Belfast Film Festival and Feile an Phobail last week hosted a packed to capacity night in the Omniplex, Kennedy Centre, for the home-town premiere of Bobby Sands: 66 Days.
The premiere was followed by 2 sold out Feile preview screenings and a record-breaking first weekend of attendances in Irish cinemas. Directed by local filmmaker, Brendan J Byrne, the film explores the life and death of Bobby Sands.
Having screened in the prestigious Hotdocs (Toronto) and Sheffield Docfest, the documentary has this week recorded the Republic’s highest opening weekend returns for an Irish-made doc. This makes it the second highest documentary opening of all-time in the Republic, after Michael Moore’s Farenheit 9/11. In the north, it came fifth in the box office chart for opening weekends, with more cinema-goers watching the documentary than went to both Star Trek and Ghostbusters.

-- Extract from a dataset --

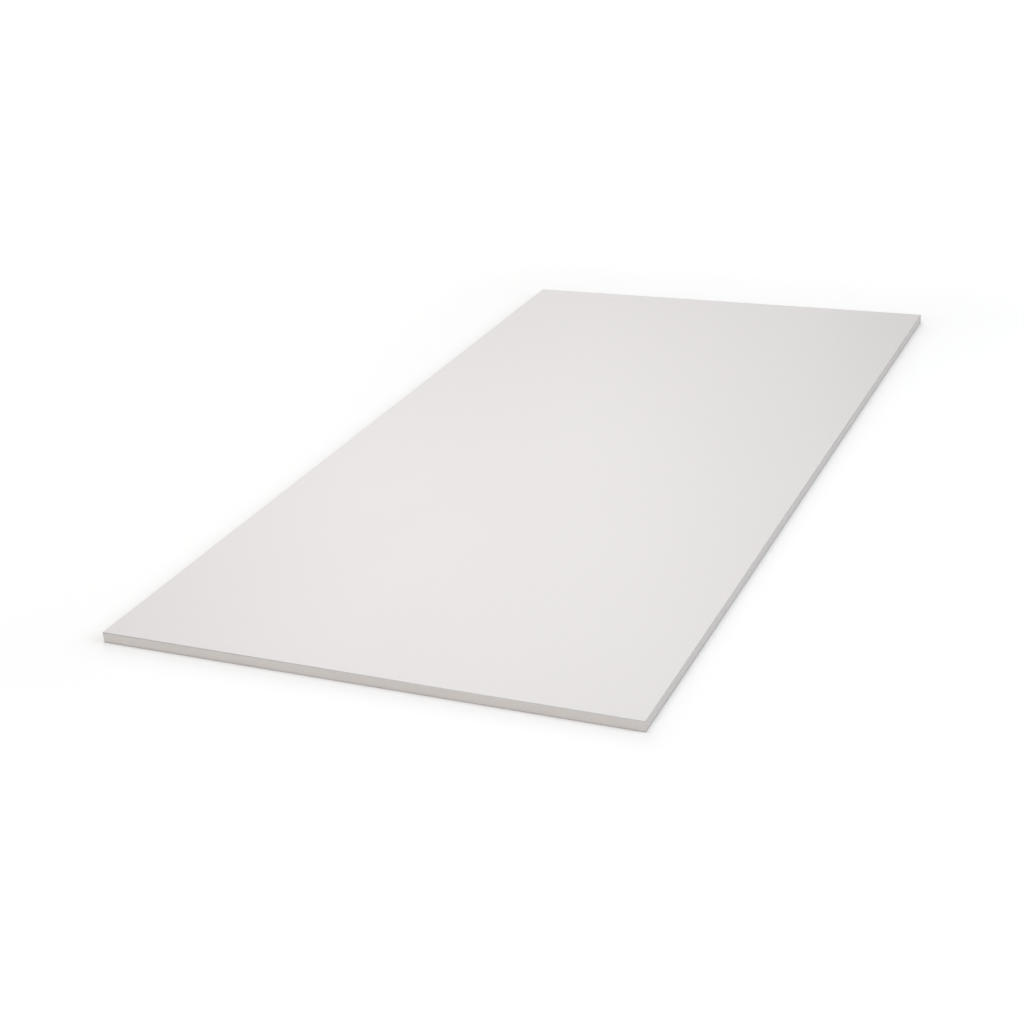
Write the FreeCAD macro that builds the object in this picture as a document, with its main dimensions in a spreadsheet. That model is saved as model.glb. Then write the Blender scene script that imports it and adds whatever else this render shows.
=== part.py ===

Written and directed by Byrne, Bobby Sands: 66 Days is based around extracts from the late republican’s prison diaries, which are performed in the film by Belfast actor Martin McCann. 27-year-old Sands, died after 66 days on hunger strike in the H Blocks in May 1981.
The film utilises archive news footage, animation, interviews and dramatic reconstruction to depict Sands’s incarceration and set his actions within a wider political and historical context.
“Brendan Byrne and Trevor Birney have made a really fascinating documentary, this is a powerful, must-see film about a critical moment in our recent history.” Michele Devlin, Belfast Film Festival Director.